The one thing a man can be said to be for in this world, is to express the goodness—the religion in him, in something, and if he is not the kind of man who can express his religion in money and in employing labour, then let him find something—say music or radium or painting in which he can. It is this bounding off in a world, this making a bare spot in life and saying "This is not God, this cannot be God!"—it is this alone that is sacriligious.

* * * * *

It may be that I am merely speaking for myself, but I did discover a man on Fleet Street the other day who quite agreed with me apparently, that if the thing a man has in him is religion he can put it up or express it in almost anything.

This man had tried to express his idea in a window.

He had done a Leonardo da Vinci's "Last Supper," in sugar—a kind of bas-relief in sugar.

I do not claim that this kind of foolish, helpless caricature of a great spiritual truth filled me with a great reverence or that it does now.

But it did make me think how things were.

If sugar with this man, like money with a banker, was the one logical thing the man had to express his religion in, or if what he had had to express had been really true and fine, or if there had been a true or fine or great man to express, I do not doubt sugar could have been made to do it.

One single man with enough money and enough religions skill in human nature, who would get into the Sugar Trust with some good, fighting, voting stock, who could make the Sugar Trust do as it would be done by, would make over American industry in twenty years.

He would have thrown up as on a high mountain, before all American men, one great specimen, enviable business. He would have revealed as in a kind of deep, sober apocalypse, American business to itself. He would have revealed American business as a new national art form, as an expression of the practical religion, the genius for real things, that is our real modern temperament in America and the real modern temperament in all the nations.

Of course it may not need to be done precisely with the Sugar Trust.

The Meat Trust might do it first, or the Steel Trust.

But it will be done.

Then the Golden Rule, one great Golden Rule-machine having been installed in our trust that knew the most, and was most known, it could be installed in the others.

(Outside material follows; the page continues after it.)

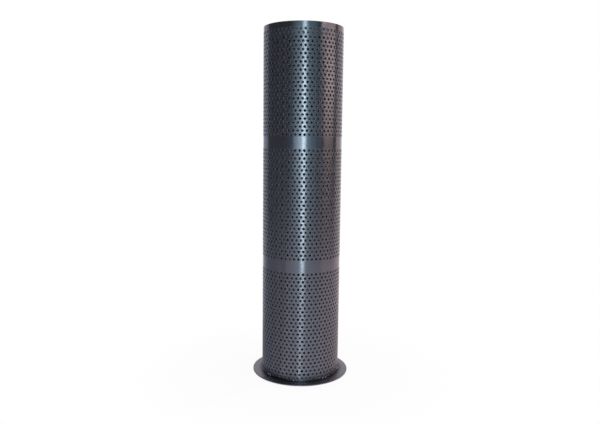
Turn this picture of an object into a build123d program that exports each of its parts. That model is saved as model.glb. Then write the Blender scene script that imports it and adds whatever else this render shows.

Religion can be expressed much better to-day in a stock-holder's meeting than it can in a prayer-meeting.

Charles Cabot, of Boston, walked in quietly to the Stock-holder's Meeting of the Steel Trust one day and with a little touch of money—$2,900 in one hand, and a copy of the American Magazine in the other, made (with $2,900) $1,468,000,000 do right.



PART THREE

NEWS AND GOVERNMENT



CHAPTER I

OXFORD STREET AND THE HOUSE OF COMMONS

Every now and then when I am in London (at the instigation of some business man who takes the time off to belong to it), I drop into a pleasant but other-worldly and absent-minded place called the House of Commons.

I sit in the windows in the smoking-room and watch the faces of the members all about me and watch the steamships, strangely, softly, suddenly—Shakespeare and Pepys, outside on the river, slip gravely by under glass.

Or I go in and sit down under the gallery, face to face with the Speaker, looking across those profiles of world-makers in their seats; and I watch and listen in the House itself. There is a kind of pleasant, convenient, appropriate hush upon the world there.

Wisdom.

The decorous, orderly machinery of knowledge rolls over one—one listens to It, to the soft clatter of the endless belt of words.

Every now and then one sees a member in the middle of a speech, or possibly in the middle of a sentence, slip up quietly and take a look (under glass) at The People, or he uses a microscope, perhaps, or a reading glass on The People, Mr. Bonar Law's, Mr. Lloyd George's, Ramsay MacDonald's, Will Crook's, or somebody's. Then he comes back gravely as if he had got the people attended to now, and finishes what he was saying.